▸ Given exercise: Give the material again in full, matching it exactly.

[START Available data]

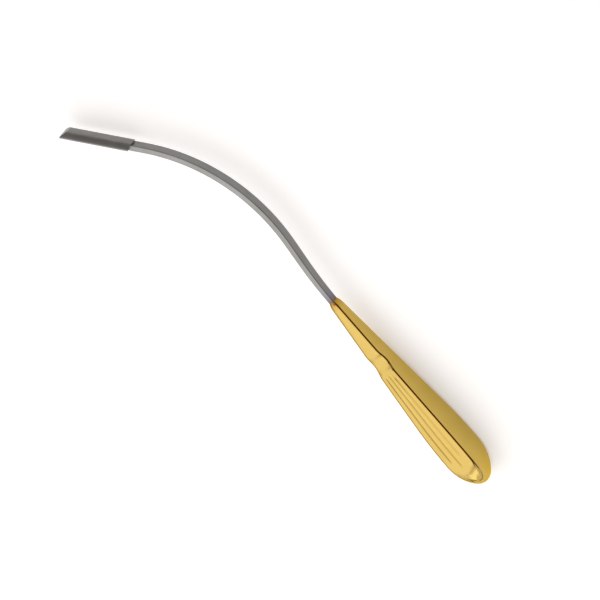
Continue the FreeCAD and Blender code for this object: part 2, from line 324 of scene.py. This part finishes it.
def handle_stations(inset):
    """Stations of the handle's rows, closer together at the dish, the flutes' ends and the butt."""
    root_end = ROOT_LENGTH + 0.2 * MM
    dish_start = DISH_STATION - DISH_HALF_LENGTH
    dish_end = DISH_STATION + DISH_HALF_LENGTH
    flutes_full = dish_end + 2 * FLUTE_FADE
    stations = spread(0.0, MOUTH_ROUND_LENGTH, 6)
    stations += spread(MOUTH_ROUND_LENGTH, ROOT_LENGTH, 4)
    stations += spread(ROOT_LENGTH, root_end, 1)
    stations += spread(root_end, dish_start, 16)
    stations += spread(dish_start, dish_end, 32)
    stations += spread(dish_end, flutes_full, 20)
    stations += spread(flutes_full, WIDEST_STATION, 24)
    butt_length = HANDLE_LENGTH - inset - WIDEST_STATION
    turns = spread(0.0, math.pi / 2, 32) + [math.pi / 2]
    return stations + [WIDEST_STATION + butt_length * math.sin(turn) for turn in turns]


def handle_shell(name, side):
    """Closed half shell with its wall and cavity; side is +1 or -1 along Y."""
    mesh = bmesh.new()
    # Painted shade per vertex: brown darkening at the bottoms of the flutes and in the middle of the
    # creases.
    painted_shade = mesh.verts.layers.float.new("painted_shade")
    outer_rows = []
    inner_rows = []
    painted_shade_rows = []
    for station in handle_stations(0.0):
        outline = half_outline(station, 0.0, side_steps=48, corner_steps=10, face_steps=8)
        outer_rows.append([NECK + Vector((-station, side * y, z)) for y, z in outline])
        painted_shade_rows.append([painted_shade_share(station, y) for y, _ in outline])
    for station in handle_stations(WALL):
        if station <= ROOT_LENGTH:
            outline = root_outline(side_steps=6, corner_steps=4, face_steps=4)
        else:
            outline = half_outline(station, WALL, side_steps=6, corner_steps=4, face_steps=4)
        inner_rows.append([NECK + Vector((-station, side * y, z)) for y, z in outline])
    outer = add_rows(mesh, outer_rows)
    for row, amounts in zip(outer, painted_shade_rows):
        for vertex, amount in zip(row, amounts):
            vertex[painted_shade] = amount
    inner = add_rows(mesh, inner_rows)
    skin(mesh, outer, closed=False)
    skin(mesh, inner, closed=False)
    skin(mesh, [[row[0] for row in outer], [row[0] for row in inner]], closed=False)
    skin(mesh, [[row[-1] for row in outer], [row[-1] for row in inner]], closed=False)
    join_lines(mesh, outer[0], inner[0])
    return finished_object(name, mesh, sharp_angle=40.0)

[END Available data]

▸ Answer in full:
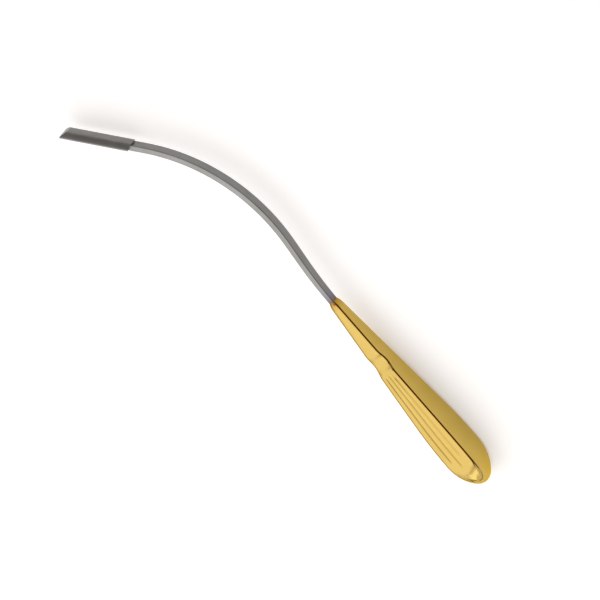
Continue the FreeCAD and Blender code for this object: part 2, from line 324 of scene.py. This part finishes it.
def handle_stations(inset):
    """Stations of the handle's rows, closer together at the dish, the flutes' ends and the butt."""
    root_end = ROOT_LENGTH + 0.2 * MM
    dish_start = DISH_STATION - DISH_HALF_LENGTH
    dish_end = DISH_STATION + DISH_HALF_LENGTH
    flutes_full = dish_end + 2 * FLUTE_FADE
    stations = spread(0.0, MOUTH_ROUND_LENGTH, 6)
    stations += spread(MOUTH_ROUND_LENGTH, ROOT_LENGTH, 4)
    stations += spread(ROOT_LENGTH, root_end, 1)
    stations += spread(root_end, dish_start, 16)
    stations += spread(dish_start, dish_end, 32)
    stations += spread(dish_end, flutes_full, 20)
    stations += spread(flutes_full, WIDEST_STATION, 24)
    butt_length = HANDLE_LENGTH - inset - WIDEST_STATION
    turns = spread(0.0, math.pi / 2, 32) + [math.pi / 2]
    return stations + [WIDEST_STATION + butt_length * math.sin(turn) for turn in turns]


def handle_shell(name, side):
    """Closed half shell with its wall and cavity; side is +1 or -1 along Y."""
    mesh = bmesh.new()
    # Painted shade per vertex: brown darkening at the bottoms of the flutes and in the middle of the
    # creases.
    painted_shade = mesh.verts.layers.float.new("painted_shade")
    outer_rows = []
    inner_rows = []
    painted_shade_rows = []
    for station in handle_stations(0.0):
        outline = half_outline(station, 0.0, side_steps=48, corner_steps=10, face_steps=8)
        outer_rows.append([NECK + Vector((-station, side * y, z)) for y, z in outline])
        painted_shade_rows.append([painted_shade_share(station, y) for y, _ in outline])
    for station in handle_stations(WALL):
        if station <= ROOT_LENGTH:
            outline = root_outline(side_steps=6, corner_steps=4, face_steps=4)
        else:
            outline = half_outline(station, WALL, side_steps=6, corner_steps=4, face_steps=4)
        inner_rows.append([NECK + Vector((-station, side * y, z)) for y, z in outline])
    outer = add_rows(mesh, outer_rows)
    for row, amounts in zip(outer, painted_shade_rows):
        for vertex, amount in zip(row, amounts):
            vertex[painted_shade] = amount
    inner = add_rows(mesh, inner_rows)
    skin(mesh, outer, closed=False)
    skin(mesh, inner, closed=False)
    skin(mesh, [[row[0] for row in outer], [row[0] for row in inner]], closed=False)
    skin(mesh, [[row[-1] for row in outer], [row[-1] for row in inner]], closed=False)
    join_lines(mesh, outer[0], inner[0])
    return finished_object(name, mesh, sharp_angle=40.0)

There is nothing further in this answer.